> _DATASET EXCERPT_
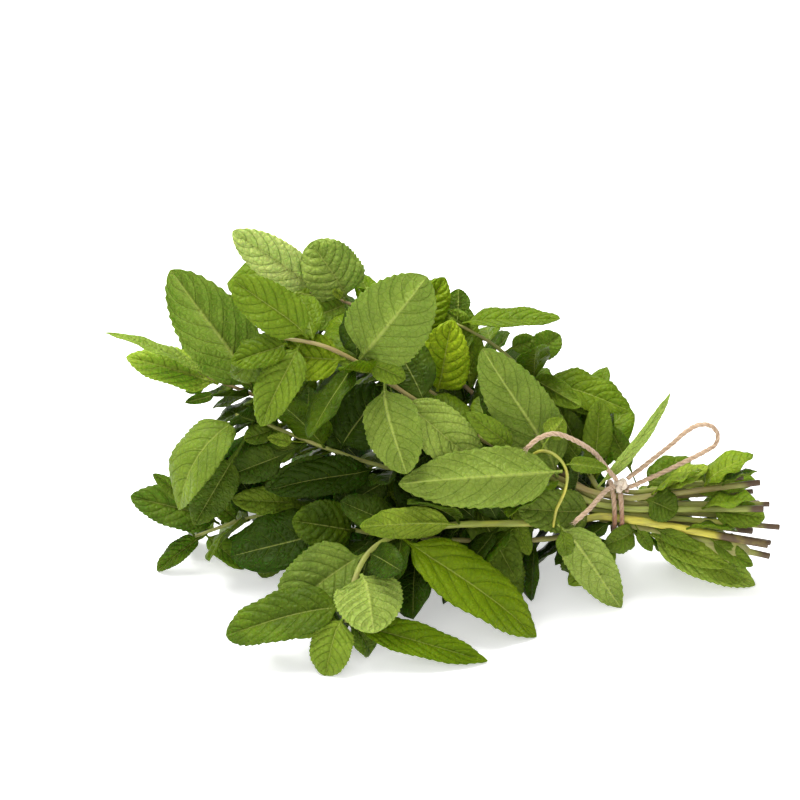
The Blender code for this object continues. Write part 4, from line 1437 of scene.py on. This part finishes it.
class Filling:
    """Leaves that grow wherever there is room behind and between the others."""

    def __init__(self, master, stems, standing, front, groups):
        self.master = master
        self.stems = stems
        self.standing = standing
        self.front = front
        self.groups = groups
        self.draw = random.Random(11)
        self.kept = tree_of([name for name in NODES if "_leaf_" in name or name in KEPT_IN_VIEW])
        self.low = np.array(cad_box[0]) - BOX_MARGIN
        self.high = np.array(cad_box[1]) + BOX_MARGIN
        self.high[0] -= CUT_ENDS_BARE
        self.count = 0

    def fits(self, points):
        spread = np.array(points)
        return (spread >= self.low).all() and (spread <= self.high).all()

    def try_leaf(self, owner, place, reach, face):
        """A leaf held at that place, with its width and how much of a gap it fills, or None."""
        width = reach.length * self.draw.uniform(0.50, 0.64)
        arch = reach.length * self.draw.uniform(0.02, 0.12)
        held = hold_leaf(
            self.stems[owner], place, reach, width, face, arch, INNER_STALK, self.standing, 0, self.fits
        )
        if not held:
            return None
        gap, outside = self.front.judge(held[1])
        return held, width, gap, outside

    def grow(self, owner, held, width, tint_and_shade, bloom_and_sheen, wave):
        midrib, points, faces = held
        self.standing.add(points, faces)
        self.count += 1
        form = {"stalk": INNER_STALK, "teeth": INNER_LEAF_SQUARES[1] // 2, "wave": wave}
        name = f"{owner}_inner_{self.count}"
        blade = lay_blade(self.master, name, midrib, width, tint_and_shade, bloom_and_sheen, 400 + self.count, form)
        self.front.cover(points)
        self.groups.setdefault(owner, []).append(blade)

    def shade(self, owner):
        """How light a leaf is: darker in the heart of the bunch, as painted shade, and lighter on its outer
        stems.
        """
        # The darker green of the leaves on the stems in the bunch's heart is painted shade.
        lift = 0.0 if owner in SHADED_HEART_STEMS else 0.35
        return lift + self.draw.uniform(-0.3, 0.2)

    def along_stem(self, owner):
        """Opposite pairs from near the cut end to the tip, each turned from the last."""
        draw = self.draw
        stem = self.stems[owner]
        past = distance_along(stem.points[stem.tie_index:])[-1]
        before = distance_along(stem.points[:stem.tie_index])[-1]
        spot = -before * 0.85
        turn = draw.uniform(0, math.pi)
        while spot < past:
            leafy = spot > 0
            place = spot / past if leafy else spot / before
            _, along, _ = stem.at(place)
            along = along if leafy else -along
            across = along.orthogonal().normalized()
            for side in (0, math.pi):
                best = None
                for _ in range(FILL_TRIES):
                    out = Matrix.Rotation(turn + side + draw.uniform(-0.8, 0.8), 3, along) @ across
                    lean = math.radians(draw.uniform(38, 85) if leafy else draw.uniform(8, 40))
                    length = draw.uniform(0.020, 0.044) if leafy else draw.uniform(0.016, 0.028)
                    reach = (along * math.cos(lean) + out * math.sin(lean) - UP * 0.15).normalized() * length
                    face = along * 0.5 + UP * 0.7 + out * draw.uniform(-0.3, 0.3)
                    tried = self.try_leaf(owner, place, reach, face)
                    if not tried:
                        continue
                    held, width, gap, outside = tried
                    if leafy and (outside > MOST_OUTSIDE or best and gap <= best[2]):
                        continue
                    if not hides_little(held[1], self.kept):
                        continue
                    best = held, width, gap
                    if not leafy:
                        break
                if best and leafy:
                    self.grow(owner, *best[:2], self.shade(owner), draw.uniform(0.0, 0.2), 1.0)
                elif best and draw.random() < CUT_END_LEAVES:
                    self.grow(owner, *best[:2], draw.uniform(0.2, 0.9), draw.uniform(0.1, 0.6), 2.2)
            turn += math.pi / 2 + draw.uniform(-0.3, 0.3)
            spot += draw.uniform(0.007, 0.010)

    def towards_gaps(self):
        """Leaves that reach from the nearest stems to the gaps that still show in the front view."""
        draw = self.draw
        places = [
            (owner, place, stem.at(place)[0]) for owner, stem in self.stems.items() if owner != "side_shoot"
            for place in np.linspace(0.05, 1.0, 24)
        ]
        flat = np.array([(middle.x, middle.dot(VIEW_UP)) for _, _, middle in places])
        for _ in range(GAP_ROUNDS):
            gaps = self.front.gaps()
            if len(gaps) < GAP_LEFT:
                break
            square = gaps[draw.randrange(len(gaps))]
            aim = (square - np.array([NET_SIZE[0] / 2, NET_BELOW]) + 0.5) * NET_SQUARE
            away = np.linalg.norm(flat - aim, axis=1)
            near = np.argsort(np.abs(away - 0.016))[:24]
            best = None
            for _ in range(GAP_TRIES):
                index = near[draw.randrange(len(near))]
                owner, place, middle = places[index]
                step = aim - flat[index]
                reach = RIGHT * step[0] + VIEW_UP * step[1] + TOWARDS_VIEWER * draw.uniform(-0.014, 0.010)
                reach = reach.normalized() * min(0.044, max(0.018, reach.length * draw.uniform(1.2, 1.8)))
                face = TOWARDS_VIEWER + UP * 0.6 + RIGHT * draw.uniform(-0.5, 0.5)
                tried = self.try_leaf(owner, place, reach, face)
                if not tried:
                    continue
                held, width, gap, outside = tried
                if gap < GAP_SHARE or outside > GAP_OUTSIDE or best and gap <= best[3]:
                    continue
                if not hides_little(held[1], self.kept):
                    continue
                best = owner, held, width, gap
            if best:
                self.grow(*best[:3], self.shade(best[0]), draw.uniform(0.0, 0.2), 1.2)


def make_twine():
    material = jute()
    cords = make_cords(material)
    binding = make_binding(material)
    knot = make_knot(material)
    make_fibres([(path, 34) for path in cords] + [(binding, 60), (knot, 20)], cords[:2], material)


def make_stems():
    skin = stem_skin()
    face = cut_face()
    stems = {}
    names = sorted(name for name in NODES if name.endswith("_stem") or name == "side_shoot")
    for number, name in enumerate(names):
        rings = SHOOT_RINGS if name == "side_shoot" else STEM_RINGS
        stems[name] = make_stem(name, rings, skin, face, number + 1)
    return stems


def make_large_leaves(stems):
    master = model_blade("blade_pattern", *LARGE_LEAF_SQUARES)
    make_leaves(master, stems)
    bpy.data.objects.remove(master)


def plain_solids():
    """The search trees of all the plain solids, which the small leaves keep clear of."""
    standing = Standing()
    for node in NODES.values():
        faces = [tuple(face.vertices) for face in node.data.polygons]
        standing.add([corner.co.copy() for corner in node.data.vertices], faces)
    return standing


def view_of_large_pieces(stems):
    front = FrontView()
    for thing in bpy.data.objects:
        if thing.name.endswith("_blade"):
            front.mark(points_of(thing))
    for stem in stems.values():
        front.mark(smooth_route(stem.points, NET_SQUARE / 2))
    return front


def fill_in(stems):
    """The small leaves, and then the inner ones, joined into one piece for each stem."""
    standing = plain_solids()
    small = model_blade("small_blade_pattern", *SMALL_LEAF_SQUARES)
    inner = model_blade("inner_blade_pattern", *INNER_LEAF_SQUARES)
    front = view_of_large_pieces(stems)
    groups = {}
    make_small_leaves(small, stems, standing, front, groups)
    front.close_outline()
    filling = Filling(inner, stems, standing, front, groups)
    for owner in sorted(stems):
        if owner != "side_shoot":
            filling.along_stem(owner)
    filling.towards_gaps()
    bpy.data.objects.remove(small)
    bpy.data.objects.remove(inner)
    for owner, blades in groups.items():
        finish_leaf(join(blades, owner.removesuffix("_stem") + "_small_leaves"))


place_camera()
make_twine()
stems = make_stems()
make_large_leaves(stems)
fill_in(stems)
lay_floor()
light_studio()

> _WORK REQUIRED_
From the very first line of the data through the line with "return (spread >= self.low).all()" in it, please reproduce each line exactly and output nothing more.

> _EXERCISE SOLUTION_
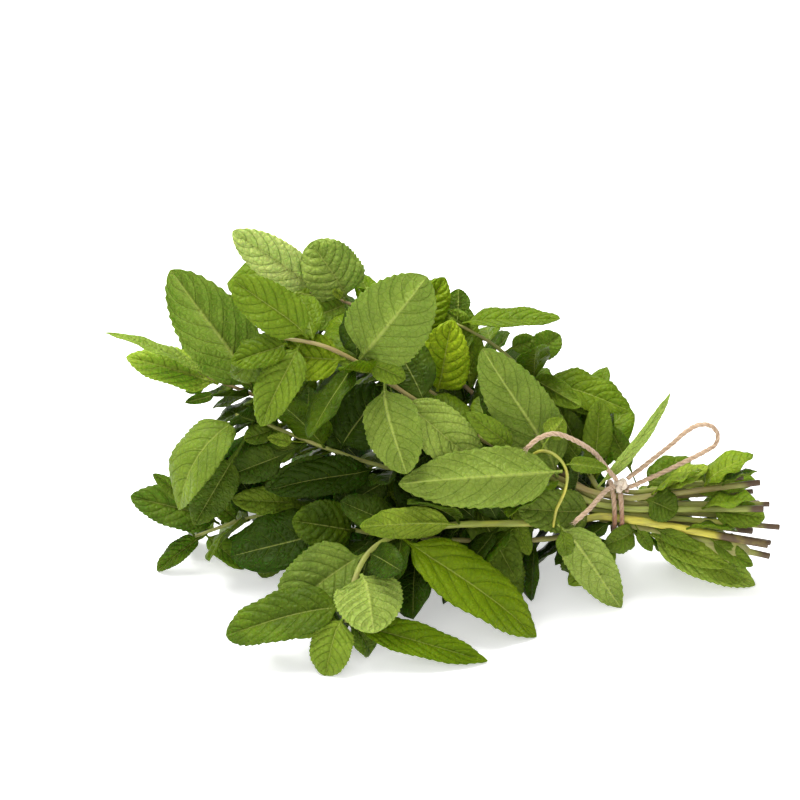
The Blender code for this object continues. Write part 4, from line 1437 of scene.py on. This part finishes it.
class Filling:
    """Leaves that grow wherever there is room behind and between the others."""

    def __init__(self, master, stems, standing, front, groups):
        self.master = master
        self.stems = stems
        self.standing = standing
        self.front = front
        self.groups = groups
        self.draw = random.Random(11)
        self.kept = tree_of([name for name in NODES if "_leaf_" in name or name in KEPT_IN_VIEW])
        self.low = np.array(cad_box[0]) - BOX_MARGIN
        self.high = np.array(cad_box[1]) + BOX_MARGIN
        self.high[0] -= CUT_ENDS_BARE
        self.count = 0

    def fits(self, points):
        spread = np.array(points)
        return (spread >= self.low).all() and (spread <= self.high).all()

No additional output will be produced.